* _Recorded information_:
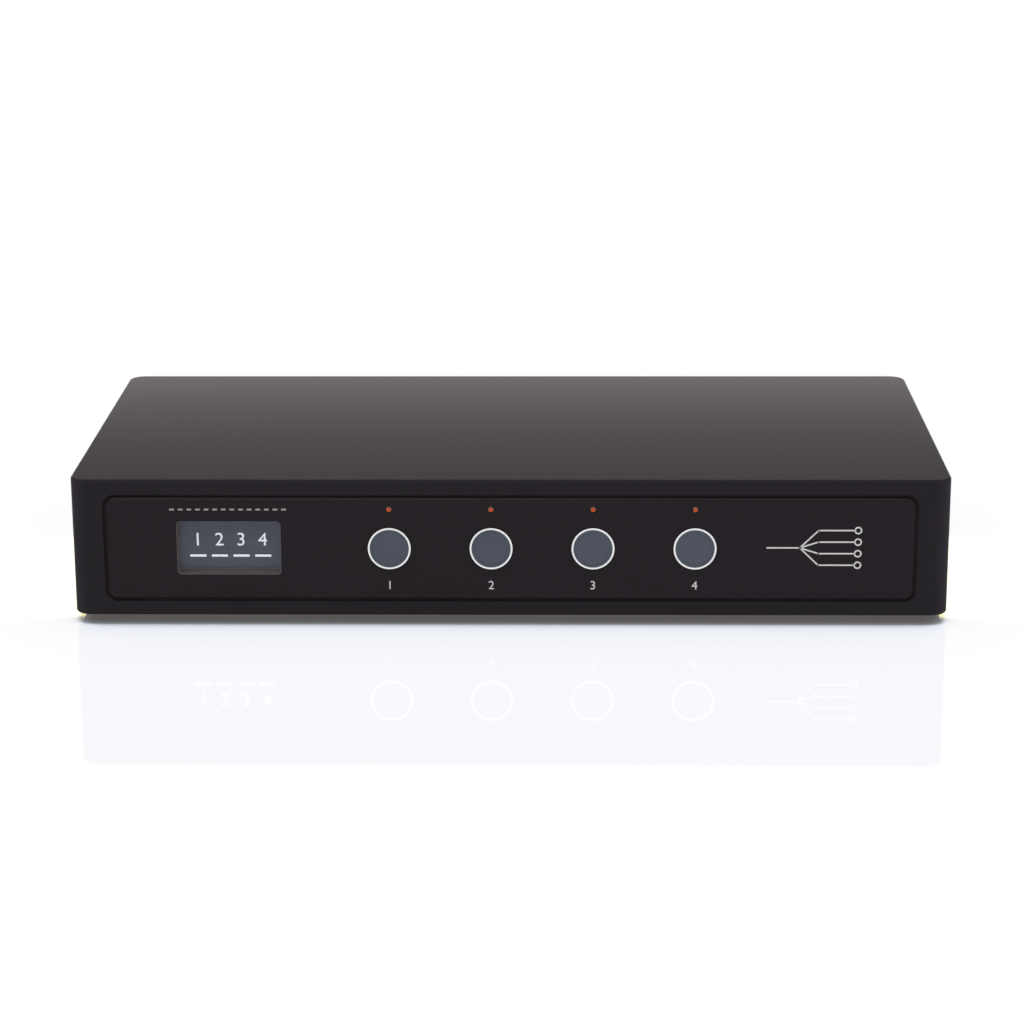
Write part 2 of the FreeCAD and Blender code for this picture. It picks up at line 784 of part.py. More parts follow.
def make_indicator_leds():
    solids = []
    for index in range(4):
        corner = Vector(
            number(f"{BUTTON_X} + {index} * button_pitch - led_width / 2"),
            number("front_board_y - led_thickness"),
            number(f"{LED_Z} - led_height / 2"),
        )
        size = (number("led_width"), number("led_thickness"), number("led_height"))
        solids.append(Part.makeBox(*size, corner))
    return make_group("indicator_leds", solids)


def make_front_board():
    body = new_body("front_board")
    outline = new_sketch(body, "front", "front_board_y")
    draw_box(outline, FRONT_BOARD_LEFT, FRONT_BOARD_LOW, FRONT_BOARD_RIGHT, FRONT_BOARD_HIGH)
    pad(body, outline, "board_thickness")
    holes = new_sketch(body, "front", "front_board_y")
    for x, z in front_post_places():
        draw_circle(holes, x, z, "screw_clear_radius")
    pocket(body, holes, "board_thickness")
    place(body)
    return body


# Screws

def screw_solid(seat, direction, length):
    """A slotted pan-head screw: its head stands on the seat and its shank runs along the direction."""
    head_radius = number("screw_head_radius")
    head_height = number("screw_head_height")
    slot_width = number("screw_slot_width")
    slot_depth = number("screw_slot_depth")
    head = Part.makeCylinder(head_radius, head_height, Vector(0, 0, -head_height), Vector(0, 0, 1))
    top_edge = [edge for edge in head.Edges if edge.BoundBox.ZMax < -head_height / 2]
    head = head.makeChamfer(head_height / 3, top_edge)
    shank_radius = number("screw_shank_radius")
    shank = Part.makeCylinder(shank_radius, length + head_height / 2, Vector(0, 0, -head_height / 2))
    slot = Part.makeBox(
        2 * head_radius, slot_width, slot_depth, Vector(-head_radius, -slot_width / 2, -head_height)
    )
    screw = head.fuse(shank).cut(slot).removeSplitter()
    screw.Placement = FreeCAD.Placement(seat, FreeCAD.Rotation(Vector(0, 0, 1), direction))
    return screw.Solids[0]


def make_base_screws():
    seat_z = number("base_setback + screw_head_height")
    solids = [
        screw_solid(Vector(number(x), number(y), seat_z), Vector(0, 0, 1), number("base_screw_length"))
        for x, y in corner_places()
    ]
    return make_group("base_screws", solids)


def make_main_board_screws():
    length = number("board_thickness + standoff_height - screw_head_gap")
    solids = [
        screw_solid(Vector(number(x), number(y), number(BOARD_TOP)), Vector(0, 0, -1), length)
        for x, y in standoff_places()
    ]
    return make_group("main_board_screws", solids)


def make_front_board_screws():
    length = number("board_thickness + small_screw_length - screw_head_gap")
    solids = [
        screw_solid(Vector(number(x), number(FRONT_BOARD_BACK), number(z)), Vector(0, -1, 0), length)
        for x, z in front_post_places()
    ]
    return make_group("front_board_screws", solids)


# Main board and what stands on it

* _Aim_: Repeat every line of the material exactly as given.

* _Result of the exercise_:
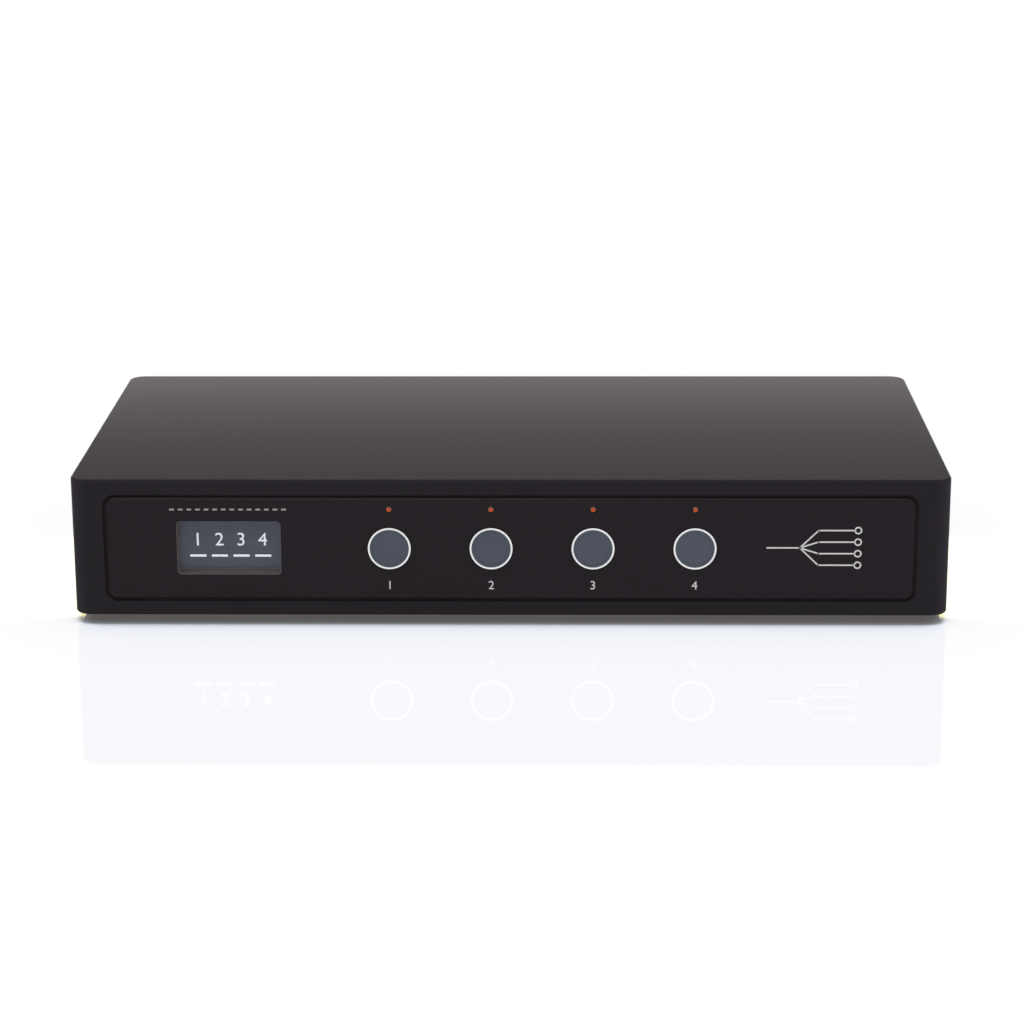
Write part 2 of the FreeCAD and Blender code for this picture. It picks up at line 784 of part.py. More parts follow.
def make_indicator_leds():
    solids = []
    for index in range(4):
        corner = Vector(
            number(f"{BUTTON_X} + {index} * button_pitch - led_width / 2"),
            number("front_board_y - led_thickness"),
            number(f"{LED_Z} - led_height / 2"),
        )
        size = (number("led_width"), number("led_thickness"), number("led_height"))
        solids.append(Part.makeBox(*size, corner))
    return make_group("indicator_leds", solids)


def make_front_board():
    body = new_body("front_board")
    outline = new_sketch(body, "front", "front_board_y")
    draw_box(outline, FRONT_BOARD_LEFT, FRONT_BOARD_LOW, FRONT_BOARD_RIGHT, FRONT_BOARD_HIGH)
    pad(body, outline, "board_thickness")
    holes = new_sketch(body, "front", "front_board_y")
    for x, z in front_post_places():
        draw_circle(holes, x, z, "screw_clear_radius")
    pocket(body, holes, "board_thickness")
    place(body)
    return body


# Screws

def screw_solid(seat, direction, length):
    """A slotted pan-head screw: its head stands on the seat and its shank runs along the direction."""
    head_radius = number("screw_head_radius")
    head_height = number("screw_head_height")
    slot_width = number("screw_slot_width")
    slot_depth = number("screw_slot_depth")
    head = Part.makeCylinder(head_radius, head_height, Vector(0, 0, -head_height), Vector(0, 0, 1))
    top_edge = [edge for edge in head.Edges if edge.BoundBox.ZMax < -head_height / 2]
    head = head.makeChamfer(head_height / 3, top_edge)
    shank_radius = number("screw_shank_radius")
    shank = Part.makeCylinder(shank_radius, length + head_height / 2, Vector(0, 0, -head_height / 2))
    slot = Part.makeBox(
        2 * head_radius, slot_width, slot_depth, Vector(-head_radius, -slot_width / 2, -head_height)
    )
    screw = head.fuse(shank).cut(slot).removeSplitter()
    screw.Placement = FreeCAD.Placement(seat, FreeCAD.Rotation(Vector(0, 0, 1), direction))
    return screw.Solids[0]


def make_base_screws():
    seat_z = number("base_setback + screw_head_height")
    solids = [
        screw_solid(Vector(number(x), number(y), seat_z), Vector(0, 0, 1), number("base_screw_length"))
        for x, y in corner_places()
    ]
    return make_group("base_screws", solids)


def make_main_board_screws():
    length = number("board_thickness + standoff_height - screw_head_gap")
    solids = [
        screw_solid(Vector(number(x), number(y), number(BOARD_TOP)), Vector(0, 0, -1), length)
        for x, y in standoff_places()
    ]
    return make_group("main_board_screws", solids)


def make_front_board_screws():
    length = number("board_thickness + small_screw_length - screw_head_gap")
    solids = [
        screw_solid(Vector(number(x), number(FRONT_BOARD_BACK), number(z)), Vector(0, -1, 0), length)
        for x, z in front_post_places()
    ]
    return make_group("front_board_screws", solids)


# Main board and what stands on it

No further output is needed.